Translated, that’s agape, the Greek word for unconditional love, and I’d like it tattooed along the side of my right foot. I’ve had this idea since my senior year of high school, and I’m hoping I might actually be able to have it done before I go back to school. I already emailed what I hear is the best tattoo parlor in town about pricing, and it should actually be pretty cheap since I only want it in one color and fairly small — small enough to cover with a band-aid if I ever need to for the sake of professionalism at a job.
I’ve also recently started thinking that I’d also really like the words Kyrie Eleison, which is Greek for “God have mercy.” I’ve been thinking about that phrase a lot recently after reading the following in C.S. Lewis’ The Problem of Pain:
“…We actually are, at present, creatures whose characters must be, in some respects, a horror to God… and I notice that the holier a man is, the more fully aware he is of that fact.”
(A side note: I love Lewis. His writing never ceases to influence me profoundly — more profoundly than almost anything else I’ve ever read.)

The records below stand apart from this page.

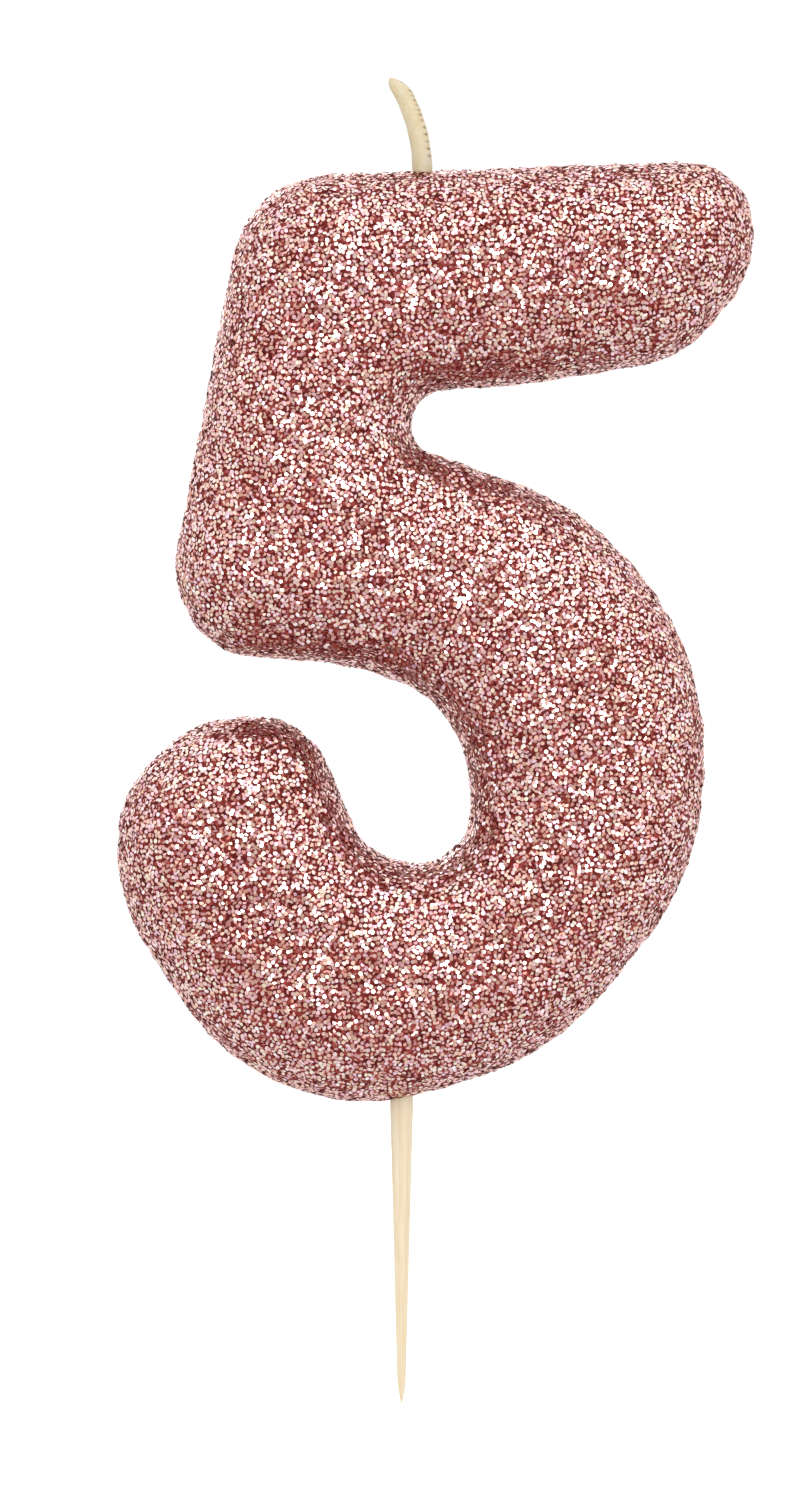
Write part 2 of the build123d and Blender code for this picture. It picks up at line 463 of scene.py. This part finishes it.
def scatter(name, number, material):
    """The node group that lays one lot of the flakes over the figure."""
    tree = bpy.data.node_groups.new(name, "GeometryNodeTree")
    tree.interface.new_socket(name="Geometry", in_out="INPUT", socket_type="NodeSocketGeometry")
    tree.interface.new_socket(name="Geometry", in_out="OUTPUT", socket_type="NodeSocketGeometry")
    net = Net(tree)

    def random(seed, low, high, kind="FLOAT"):
        """A random value for each flake, the same for every lot."""
        sockets = {"FLOAT": (2, 3, 1), "FLOAT_VECTOR": (0, 1, 0), "INT": (4, 5, 2)}[kind]
        made = net.node("FunctionNodeRandomValue", {"data_type": kind}, out=sockets[2], Seed=seed)
        made.out.node.inputs[sockets[0]].default_value = low
        made.out.node.inputs[sockets[1]].default_value = high
        return made

    surface = net.node("NodeGroupInput")
    place = net.node("ShaderNodeSeparateXYZ", _0=net.node("GeometryNodeInputPosition"))
    x, y, z = (Net(tree, place.out.node.outputs[axis]) for axis in "XYZ")
    from_wick = net.math("SQRT", (x - WICK_X) * (x - WICK_X) + y * y)
    from_pick = net.math("SQRT", x * x + y * y)
    clear_of_wick = net.math("GREATER_THAN", from_wick, WICK_HOLE + WICK_CLEAR)
    clear_of_pick = net.math("GREATER_THAN", from_pick, PICK_HOLE + PICK_CLEAR)
    high_up = net.math("GREATER_THAN", z, WICK_TOP_Z)
    low_down = net.math("LESS_THAN", z, PICK_LOW_Z)
    free = (1 - high_up * (1 - clear_of_wick)) * (1 - low_down * (1 - clear_of_pick))
    spots = net.node(
        "GeometryNodeDistributePointsOnFaces",
        {"distribute_method": "POISSON"},
        Mesh=surface,
        Selection=free,
        Distance_Min=FLAKE_SPACING,
        Density_Max=FLAKE_DENSITY,
        Seed=5,
    )
    normal = Net(tree, spots.out.node.outputs["Normal"])
    facing = Net(tree, spots.out.node.outputs["Rotation"])
    lift = net.node("ShaderNodeVectorMath", {"operation": "SCALE"}, _0=normal)
    depth = random(3, 0.0, 1.0)
    tree.links.new((depth * (2 * FLAKE_LIFT) - FLAKE_LIFT).out, lift.out.node.inputs["Scale"])
    astray = net.node(
        "ShaderNodeVectorMath",
        {"operation": "CROSS_PRODUCT"},
        _0=normal,
        _1=random(51, (-FLAKE_STRAY,) * 3, (FLAKE_STRAY,) * 3, "FLOAT_VECTOR"),
    )
    moved = net.node("ShaderNodeVectorMath", {"operation": "ADD"}, _0=lift, _1=astray)
    raised = net.node("GeometryNodeSetPosition", Geometry=spots, Offset=moved)
    lot = random(11, 0, len(LOTS) - 1, "INT")
    mine = net.node(
        "GeometryNodeSeparateGeometry", Geometry=raised, Selection=net.math("COMPARE", lot, number, 0.1)
    )
    tip = net.node(
        "ShaderNodeVectorMath",
        {"operation": "ADD"},
        _0=random(
            21, (-FLAKE_TILT, -FLAKE_TILT, -math.pi), (FLAKE_TILT, FLAKE_TILT, math.pi), "FLOAT_VECTOR"
        ),
        _1=random(22, (-FLAKE_TILT, -FLAKE_TILT, 0), (FLAKE_TILT, FLAKE_TILT, 0), "FLOAT_VECTOR"),
    )
    looser = net.node("ShaderNodeVectorMath", {"operation": "SCALE"}, _0=tip)
    tree.links.new((LOOSE_DEEP - LOOSE_LESS * depth).out, looser.out.node.inputs["Scale"])
    turned = net.node(
        "FunctionNodeRotateRotation",
        {"rotation_space": "LOCAL"},
        _0=facing,
        _1=net.node("FunctionNodeEulerToRotation", _0=looser),
    )
    size = random(31, SMALLEST, LARGEST, "FLOAT_VECTOR")
    pattern = net.node("GeometryNodeObjectInfo", out="Geometry", Object=flake)
    laid = net.node(
        "GeometryNodeInstanceOnPoints", Points=mine, Instance=pattern, Rotation=turned, Scale=size
    )
    # A flake's shade follows its depth, so deeper flakes come out darker: painted shade as well as stain.
    shade = net.node(
        "GeometryNodeStoreNamedAttribute",
        {"data_type": "FLOAT", "domain": "INSTANCE"},
        Geometry=laid,
        Name="shade",
        Value=depth * SHADE_BY_DEPTH + random(41, 0.0, 1 - SHADE_BY_DEPTH),
    )
    real = net.node("GeometryNodeRealizeInstances", Geometry=shade)
    coloured = net.node("GeometryNodeSetMaterial", Geometry=real, Material=material)
    net.node("NodeGroupOutput", _0=coloured)
    return tree


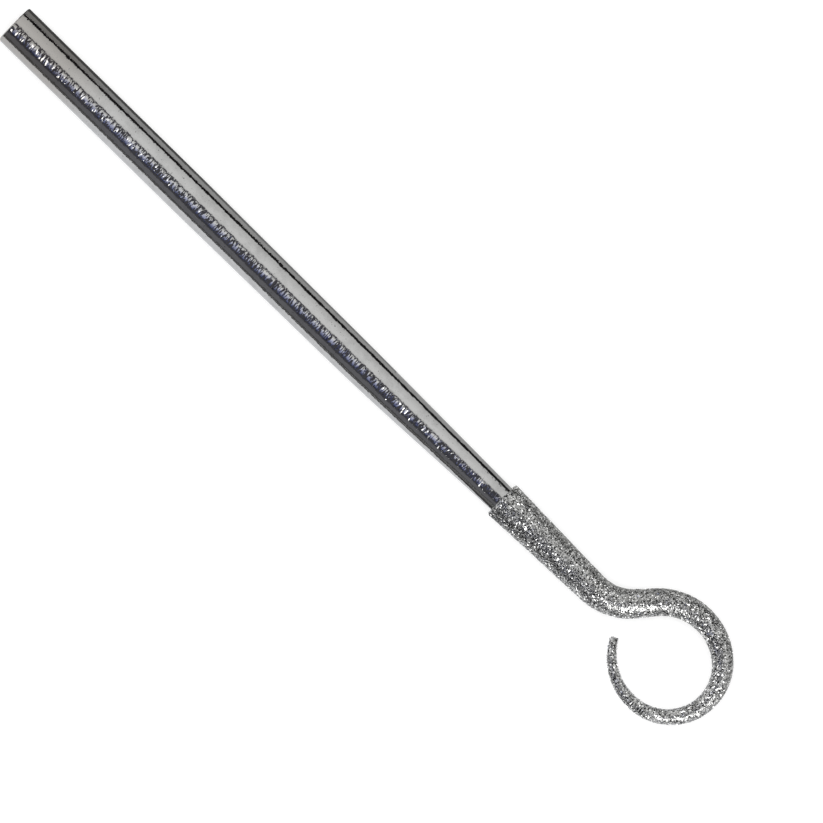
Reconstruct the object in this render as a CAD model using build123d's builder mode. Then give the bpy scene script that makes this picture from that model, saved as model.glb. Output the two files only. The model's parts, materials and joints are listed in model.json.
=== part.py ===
from build123d import *
import os
from math import atan, cos, degrees, radians, sin, sqrt

# Hook riffler: a round steel file whose end is bent into a ring-shaped hook, with an abrasive
# coat all round the hook. Millimetres. The origin is the middle of the square-cut end, +X runs
# along the shank to the hook, the hook lies in the XY plane and +Z is up.

os.makedirs("parts", exist_ok=True)

# Shank: a parallel grip, a slow taper to the waist and a quicker one to the neck. The quicker one is
# ground off more on one side, so the neck's middle stands off the grip's axis
grip_diameter = 8.0
grip_length = 44.6
waist_diameter = 7.35
slow_taper_length = 47.0
neck_diameter = 5.45
quick_taper_length = 33.5
neck_rise = 0.4
end_chamfer = 0.2

# Middle line of the hook, from the neck to the point of the core
straight_length = 23.1
bend_radius = 10.4
bend_angle = 48.7
crossing_length = 3.6
crown_radius = 11.5
crown_angle = 87.4
heel_radius = 9.8
heel_angle = 127.8
beak_radius = 11.4
beak_angle = 73.7

# Core: the steel inside the coat, which tapers evenly from the neck to its point
core_point_diameter = 0.54

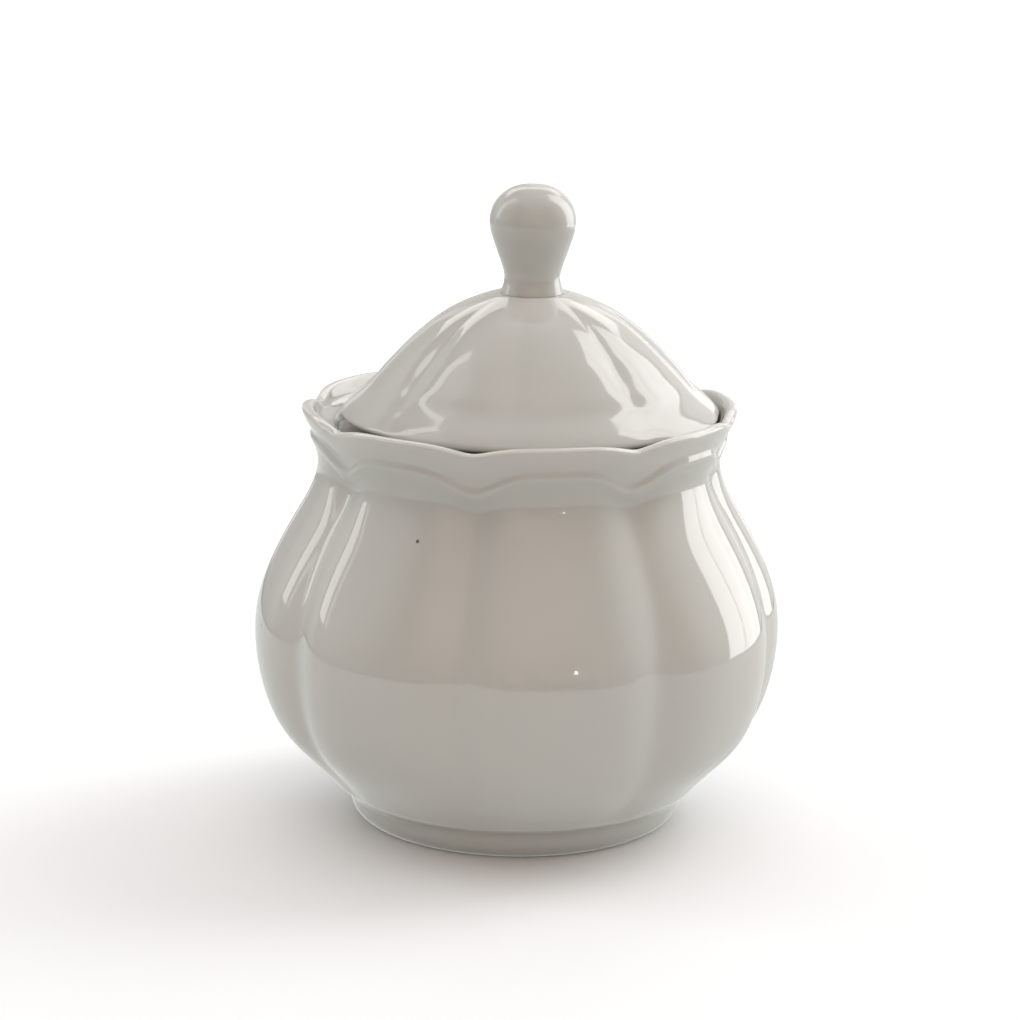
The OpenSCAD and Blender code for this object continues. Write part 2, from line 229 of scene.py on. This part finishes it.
LID_INSIDE = [
    row(0, CROWN_H - LID_WALL, 0, 0, SOFT_LID),
    row(CROWN_R + 0.6, CROWN_H - LID_WALL, 0, 0, SOFT_LID),
    row(mix(CROWN_R, LID_R, 0.3), dome(0.8) - LID_WALL, LID_LOBE * 0.4, 0, SOFT_LID),
    row(mix(CROWN_R, LID_R, 0.48), dome(0.58) - LID_WALL, LID_LOBE * 0.4, 0, SOFT_LID),
    row(LOCATING_R - LOCATING_WALL - 0.4, LID_EDGE_H + 3, 0, 0, SOFT_LID),
    row(LOCATING_R - LOCATING_WALL, LEDGE_H + 1, 0, 0, SOFT_LID),
    row(LOCATING_R - LOCATING_WALL, LEDGE_H - LOCATING_H + 2, 0, 0, SOFT_LID),
    row(LOCATING_R - LOCATING_WALL + 0.2, LEDGE_H - LOCATING_H + 0.2, 0, 0, SOFT_LID),
    row(LOCATING_R - LOCATING_WALL / 2, LEDGE_H - LOCATING_H, 0, 0, SOFT_LID),
    row(LOCATING_R - 0.2, LEDGE_H - LOCATING_H + 0.2, 0, 0, SOFT_LID),
    row(LOCATING_R, LEDGE_H - LOCATING_H + 2, 0, 0, SOFT_LID),
    row(LOCATING_R, LEDGE_H - 0.8, 0, 0, SOFT_LID),
    row(LOCATING_R + 0.3, LEDGE_H, 0, 0, SOFT_LID),
    row(LOCATING_R + 0.8, LEDGE_H, 0, 0, SOFT_LID),
    row(LOCATING_R + 1.8, LEDGE_H, 0, 0, SOFT_LID),
    row(REST_R - 1.2, LEDGE_H, 0, 0, SOFT_LID),
    row(REST_R - 0.4, LEDGE_H, 0, 0, SOFT_LID),
    row(REST_R, LEDGE_H, 0, 0, SOFT_LID),
    row(REST_R + 0.4, LEDGE_H + 0.5, 0, 0, SOFT_LID),
    row(REST_R + 0.4, LEDGE_H + 1.6, 0, 0, SOFT_LID),
    row(LID_R - 4.2, LID_EDGE_H - 0.3, LID_LOBE * 0.05, 0, SOFT_LID),
    row(LID_R - 3.4, LID_EDGE_H, LID_LOBE * 0.1, 0, SOFT_LID),
]
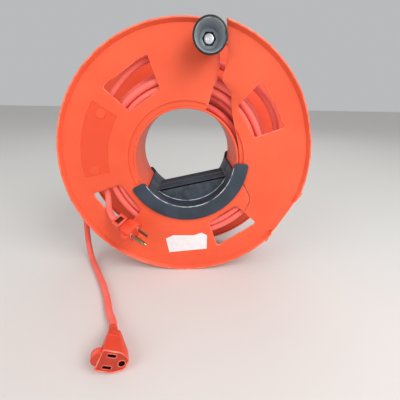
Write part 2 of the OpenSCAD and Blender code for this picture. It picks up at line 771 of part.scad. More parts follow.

But back to the tattoos. I want both of those to serve as reminders — agape, of Christ’s love for me and the love I should show towards others (which, honestly, I struggle with), and kyrie eleison, of how undeserving I am of that love, how much I truly need to recognize that it is only by the mercy of God that I live and move and have my being. I want that to be my constant prayer.
I’m not saying that tattoos will make me a better Christian, or that I need them, or anything like that. But I would really like them to be permanent, physical reminders for myself, and maybe even potential conversation-starters with others.